Howdy Again
The problem was the Rollin White patent which Smith & Wesson controlled since 1857 when they founded their new revolver company.
Rollin White was a former Colt employee. He had a brilliant idea one day. Self contained metallic cartridges were just being developed around the middle of the 19th Century. White's idea was to make a revolver with holes bored straight through the cylinder so that metallic cartridges could be loaded into them. Do away with the entire idea of the Cap & Ball cylinder with nipples and percussion caps. White cobbled together a prototype to present his idea to Sam Colt. I believe he used a Dragoon. In what was probably the worst business decision of his entire life, Colt rejected the idea. So White patented it himself. Simple idea. Bore straight holes directly through the chamber so that cartridges could be loaded from the rear. Change the hammer design to include a firing pin.
When S&W founded their new company in 1857 to make revolvers, they had the same idea. Bore holes through the chambers to allow it to accept cartridges. Their first design was a little 22 caliber revolver that chambered a 22 RF round that had just been developed by a Frenchman named Flobert. But when they did a patent search, S&W found out that White already held a patent on their idea. They could not legally make such a revolver without infringing on his patent. At first they attempted to buy the patent outright, but White would not sell. Instead, they struck a deal where White licensed S&W to build revolvers using his patented idea, and they paid him a royalty of 50 cents on each revolver produced. This arrangement remained in effect until the White patent expired in 1869 or 1870.
Until that time, anybody in this country who attempted to produce a revolver that used a bored through cylinder to accept cartridges was in violation of the patent, and S&W were fierce about enforcing it. Actually, part of the deal they struck with White was that he had to police the patent violations. He eventually died penniless from spending all his money on hiring lawyers to chase down all the patent infringements. And their were plenty.
S&W did allow Remington to convert some of the 1858 Army percussion revolvers to cartridges, but that was a licensed deal and Remington had to pay a royalty to S&W for every revolver converted.
Colt wound up kicking himself around the block for not seeing the handwriting on the wall about the coming of cartridges and how they would change the entire firearms industry. But his hands were tied, there was nothing he could do about it until the White patent expired. Colt died in 1862, long before the White patent expired. The Colt company did come up with the Thuer conversion for the 1860 Army in 1869. It used a special reverse tapered cartridge in an effort to get past the White patent on straight bored chambers. But the Thuer conversion was not very successful.

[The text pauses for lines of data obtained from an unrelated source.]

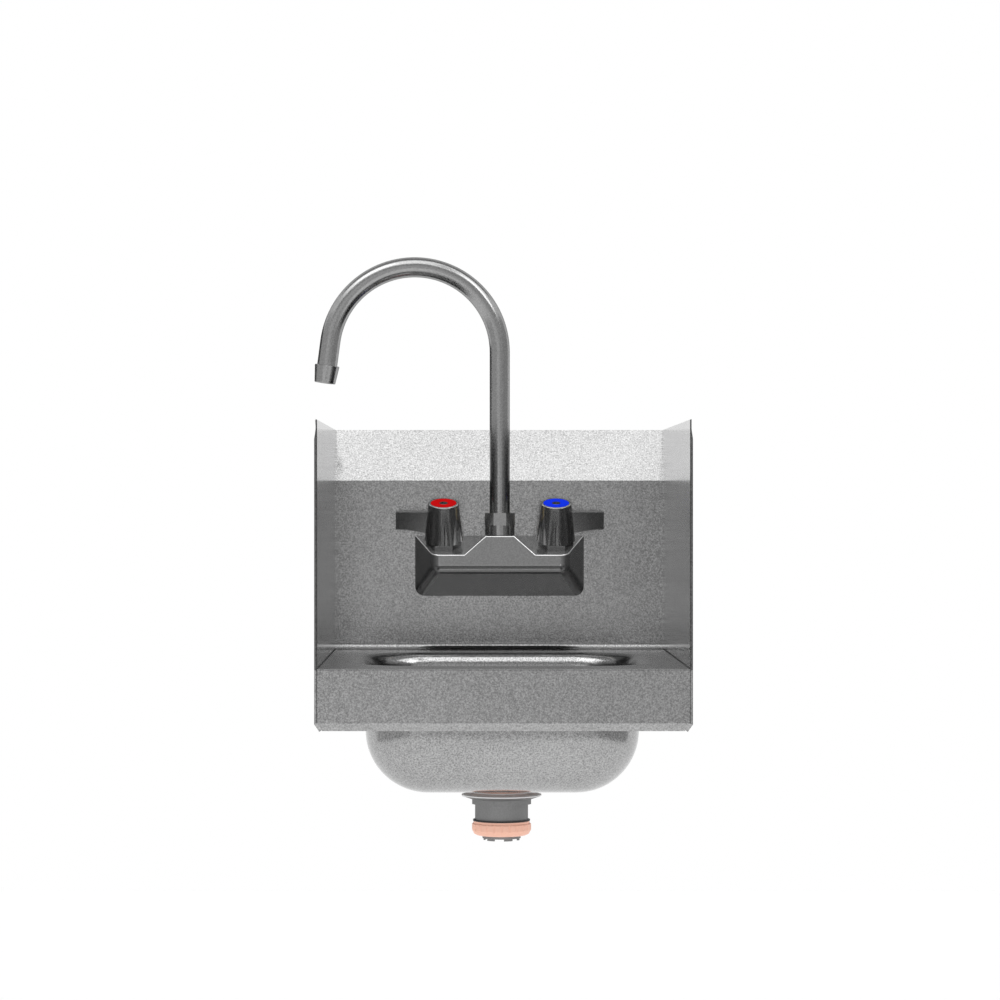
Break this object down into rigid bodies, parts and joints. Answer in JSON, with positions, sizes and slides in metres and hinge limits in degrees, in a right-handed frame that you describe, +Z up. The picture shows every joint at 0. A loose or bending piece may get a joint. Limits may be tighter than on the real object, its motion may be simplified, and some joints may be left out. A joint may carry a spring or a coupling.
{
  "type": "wall-hung hand basin",
  "caption": "Wall-hung stainless hand basin with side splashes, a backsplash-mounted swivel gooseneck faucet with lever handles, and a strainer drain.",
  "frame": {"origin": "on the wall plane, in the middle of the hanging bracket's screw line (back face of the bracket)", "axes": "+X to the viewer's right along the wall, +Y into the wall, +Z up"},
  "size_m": [0.3201, 0.387, 0.5106],
  "materials": {
    "stainless_sheet": "fine bead-blasted satin",
    "stainless_bracket": "plain mill finish",
    "satin_tube": "satin, brushed along the tube",
    "chrome_casting": "polished plating on a smooth casting",
    "chrome_handle": "polished plating",
    "chrome_fitting": "polished plating",
    "brass_fitting": "plain machined",
    "steel_screw": "plain machined",
    "red_index": "smooth moulded",
    "blue_index": "smooth moulded",
    "black_rubber": "matte",
    "white_ceramic": "lapped",
    "white_acetal": "smooth moulded",
    "drain_steel": "satin",
    "drain_gasket": "matte",
    "slip_nut_plastic": "moulded, satin"
  },
  "bodies": {
    "basin": {"basin_top": "stainless_sheet", "left_side_splash": "stainless_sheet", "right_side_splash": "stainless_sheet", "bowl": "stainless_sheet", "wall_bracket": "stainless_bracket", "faucet_body": "chrome_casting", "shank_washers": "black_rubber", "shank_locknuts": "brass_fitting", "spout_nut": "chrome_fitting", "spout_thrust_washer": "white_acetal", "strainer_body": "drain_steel", "strainer_plate": "drain_steel", "drain_gasket": "drain_gasket", "drain_locknut": "drain_steel", "slip_ring": "drain_steel", "slip_nut": "slip_nut_plastic", "slip_washer": "white_acetal", "tail_sleeve": "drain_steel", "hot_inlet_shank": "brass_fitting", "hot_bonnet": "chrome_fitting", "hot_cartridge": "brass_fitting", "hot_seat_seal": "black_rubber", "hot_fixed_disc": "white_ceramic", "cold_inlet_shank": "brass_fitting", "cold_bonnet": "chrome_fitting", "cold_cartridge": "brass_fitting", "cold_seat_seal": "black_rubber", "cold_fixed_disc": "white_ceramic"},
    "hot_control": {"hot_stem": "brass_fitting", "hot_moving_disc": "white_ceramic", "hot_handle": "chrome_handle", "hot_handle_screw": "steel_screw", "hot_index_ring": "red_index"},
    "cold_control": {"cold_stem": "brass_fitting", "cold_moving_disc": "white_ceramic", "cold_handle": "chrome_handle", "cold_handle_screw": "steel_screw", "cold_index_ring": "blue_index"},
    "swivel_spout": {"spout_sleeve": "brass_fitting", "spout_o_rings": "black_rubber", "spout_tube": "satin_tube", "aerator_collar": "satin_tube", "aerator_insert": "white_acetal", "aerator_washer": "black_rubber"}
  },
  "joints": [
    {"name": "hot_handle_turn", "type": "hinge", "parent": "basin", "child": "hot_control", "pos_m": [-0.0508, -0.054, -0.06453], "axis": [0, -0.342, 0.9397], "range_deg": [0, 90]},
    {"name": "cold_handle_turn", "type": "hinge", "parent": "basin", "child": "cold_control", "pos_m": [0.0508, -0.054, -0.06453], "axis": [0, -0.342, 0.9397], "range_deg": [-90, 0]},
    {"name": "spout_swivel", "type": "hinge", "parent": "basin", "child": "swivel_spout", "pos_m": [0, -0.057, -0.05579], "axis": [0, 0, 1], "range_deg": [-15, 195]}
  ]
}
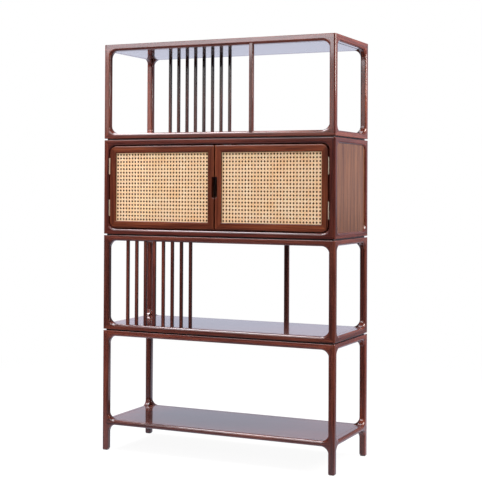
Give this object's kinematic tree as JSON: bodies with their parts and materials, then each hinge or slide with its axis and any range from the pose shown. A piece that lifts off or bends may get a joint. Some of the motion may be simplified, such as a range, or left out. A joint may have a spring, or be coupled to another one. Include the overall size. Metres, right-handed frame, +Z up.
{
  "type": "book cabinet",
  "caption": "Tall open wooden bookcase in stacked tiers with rounded frame corners, a cane-door cupboard, upright slats and recessed spacers.",
  "frame": {"origin": "centre of the footprint, on the floor under the felt pads", "axes": "+Z up, front towards -Y, +X to the right seen from the front"},
  "size_m": [1.1, 0.415, 1.806],
  "materials": {
    "carcass_wood": "glossy red-brown lacquer",
    "shelf_wood": "high-gloss red-brown lacquer",
    "board_wood": "satin lacquer over upright grain",
    "woven_cane": "natural split cane",
    "hinge_metal": "pale satin brass",
    "strike_steel": "zinc plated",
    "catch_plastic": "moulded brown plastic",
    "pad_felt": "dark pressed felt"
  },
  "bodies": {
    "root": {"base_leg_front_left": "carcass_wood", "base_leg_front_right": "carcass_wood", "base_leg_rear_left": "carcass_wood", "base_leg_rear_right": "carcass_wood", "base_shelf_panel": "shelf_wood", "base_shelf_rails": "carcass_wood", "base_top_rails": "carcass_wood", "cabinet_back_panel": "board_wood", "cabinet_bottom_rails": "carcass_wood", "cabinet_floor_panel": "shelf_wood", "cabinet_post_front_left": "carcass_wood", "cabinet_post_front_right": "carcass_wood", "cabinet_post_rear_left": "carcass_wood", "cabinet_post_rear_right": "carcass_wood", "cabinet_side_panel_left": "board_wood", "cabinet_side_panel_right": "board_wood", "cabinet_top_panel": "shelf_wood", "cabinet_top_rails": "carcass_wood", "frame_hinge_leaves": "hinge_metal", "leg_pads": "pad_felt", "lower_bottom_rails": "carcass_wood", "lower_divider": "carcass_wood", "lower_post_front_left": "carcass_wood", "lower_post_front_right": "carcass_wood", "lower_post_rear_left": "carcass_wood", "lower_post_rear_right": "carcass_wood", "lower_shelf_panel": "shelf_wood", "lower_slats": "carcass_wood", "lower_top_rails": "carcass_wood", "magnetic_catches": "catch_plastic", "roof_panel": "shelf_wood", "roof_rails": "carcass_wood", "tier_pegs": "carcass_wood", "tier_spacers": "carcass_wood", "top_bottom_rails": "carcass_wood", "top_divider": "carcass_wood", "top_floor_panel": "shelf_wood", "top_post_front_left": "carcass_wood", "top_post_front_right": "carcass_wood", "top_post_rear_left": "carcass_wood", "top_post_rear_right": "carcass_wood", "top_slats": "carcass_wood"},
    "left_door": {"left_door_cane_beads": "carcass_wood", "left_door_cane_panel": "woven_cane", "left_door_hinge_leaves": "hinge_metal", "left_door_hinge_stile": "carcass_wood", "left_door_meeting_stile": "carcass_wood", "left_door_rails": "carcass_wood", "left_door_strike_plate": "strike_steel"},
    "right_door": {"right_door_cane_beads": "carcass_wood", "right_door_cane_panel": "woven_cane", "right_door_hinge_leaves": "hinge_metal", "right_door_hinge_stile": "carcass_wood", "right_door_meeting_stile": "carcass_wood", "right_door_rails": "carcass_wood", "right_door_strike_plate": "strike_steel"}
  },
  "joints": [
    {"name": "left_door_hinge", "type": "hinge", "parent": "root", "child": "left_door", "pos_m": [-0.52125, -0.2045, 1.171], "axis": [0, 0, -1], "range_deg": [0, 105]},
    {"name": "right_door_hinge", "type": "hinge", "parent": "root", "child": "right_door", "pos_m": [0.52125, -0.2045, 1.171], "axis": [0, 0, 1], "range_deg": [0, 105]}
  ]
}
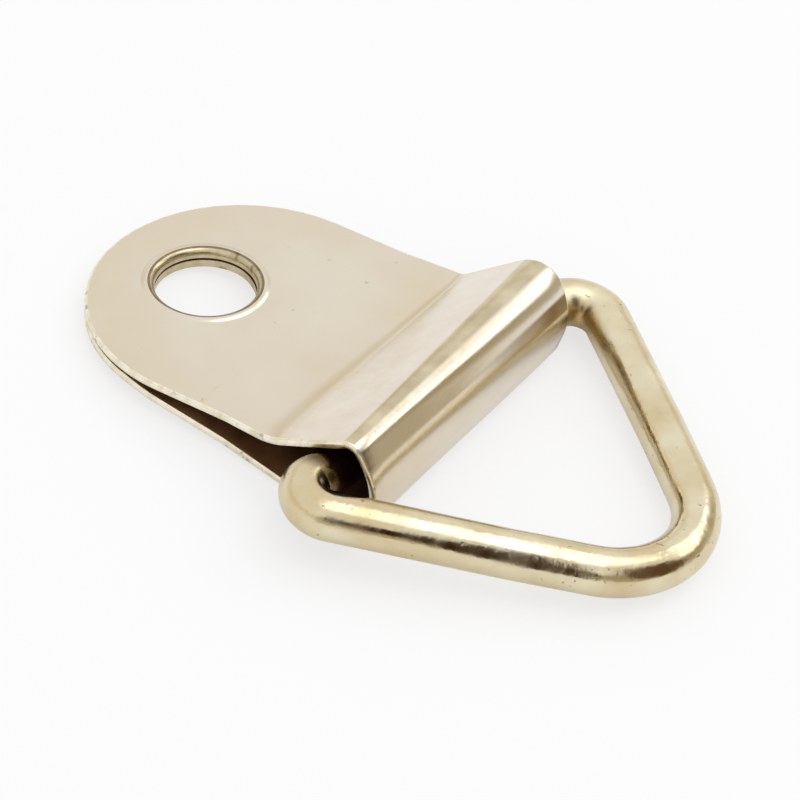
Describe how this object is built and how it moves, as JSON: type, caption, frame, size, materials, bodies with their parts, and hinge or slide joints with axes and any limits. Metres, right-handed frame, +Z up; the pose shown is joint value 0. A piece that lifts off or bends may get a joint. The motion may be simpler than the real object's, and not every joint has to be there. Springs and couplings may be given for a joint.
{
  "type": "triangle picture hanger",
  "caption": "Small picture hanger: a plated sheet-steel strap folded over the bar of a triangular wire ring that swings in the fold.",
  "frame": {"origin": "on the surface that the part lies on, under the middle of its bounding box", "axes": "+Z up from the surface that it lies on its back on, +Y towards the strap's round screw end, the ring's apex towards -Y"},
  "size_m": [0.0186, 0.0256, 0.0041],
  "materials": {
    "plated_sheet": "pale brass plating, satin",
    "plated_wire": "brass plating, polished and slightly pitted"
  },
  "bodies": {
    "strap": {"strap_plate": "plated_sheet"},
    "ring": {"triangle_ring": "plated_wire"}
  },
  "joints": [
    {"name": "ring_swing", "type": "hinge", "parent": "strap", "child": "ring", "pos_m": [0.00002, -0.00112, 0.00161], "axis": [0.9955, -0.0801, -0.0506], "range_deg": [-160, 120]}
  ]
}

When the White patent expired in 1869 or 1870 (I have seen both dates stated), the flood gates were opened for everybody to begin making revolvers that would accept cartridges. But Colt had been asleep at the switch and did not have a new revolver ready that was specifically designed to take cartridges. So the Richards Conversions and the Richards - Mason Conversions were stop gap measures to start selling cartridge guns until they came up with a new gun specifically designed for cartridges. The Open Top was designed specifically to load cartridges, but it was really an adaptation of the earlier 1851 Navy design. Colt submitted it to the Army for approval, but the Army had decided it would only accept designs of cartridge revolvers with solid frames. So the Open Top was rejected.
Finally, in 1873, three or four years after the White patent expired, Colt brought out the SAA.
S&W had not been sitting on their hands all the time they held the monopoly on producing cartridge guns. They knew when the White patent expired there would be stiff competition for revolver sales. So they unveiled their new large frame 44 cartridge revolver that eventually became known as the American revolver in 1870. This was their first Top Break revolver. The Top Breaks featured a new mechanism that automatically ejected spent cartridges when it was opened. They then went through their entire line of revolvers, creating Top Breaks in 32 and 38 calibers. The S&W American revolver eventually gave rise to the Russian, Schofield, and New Model Number Three, which all had the automatic ejection feature.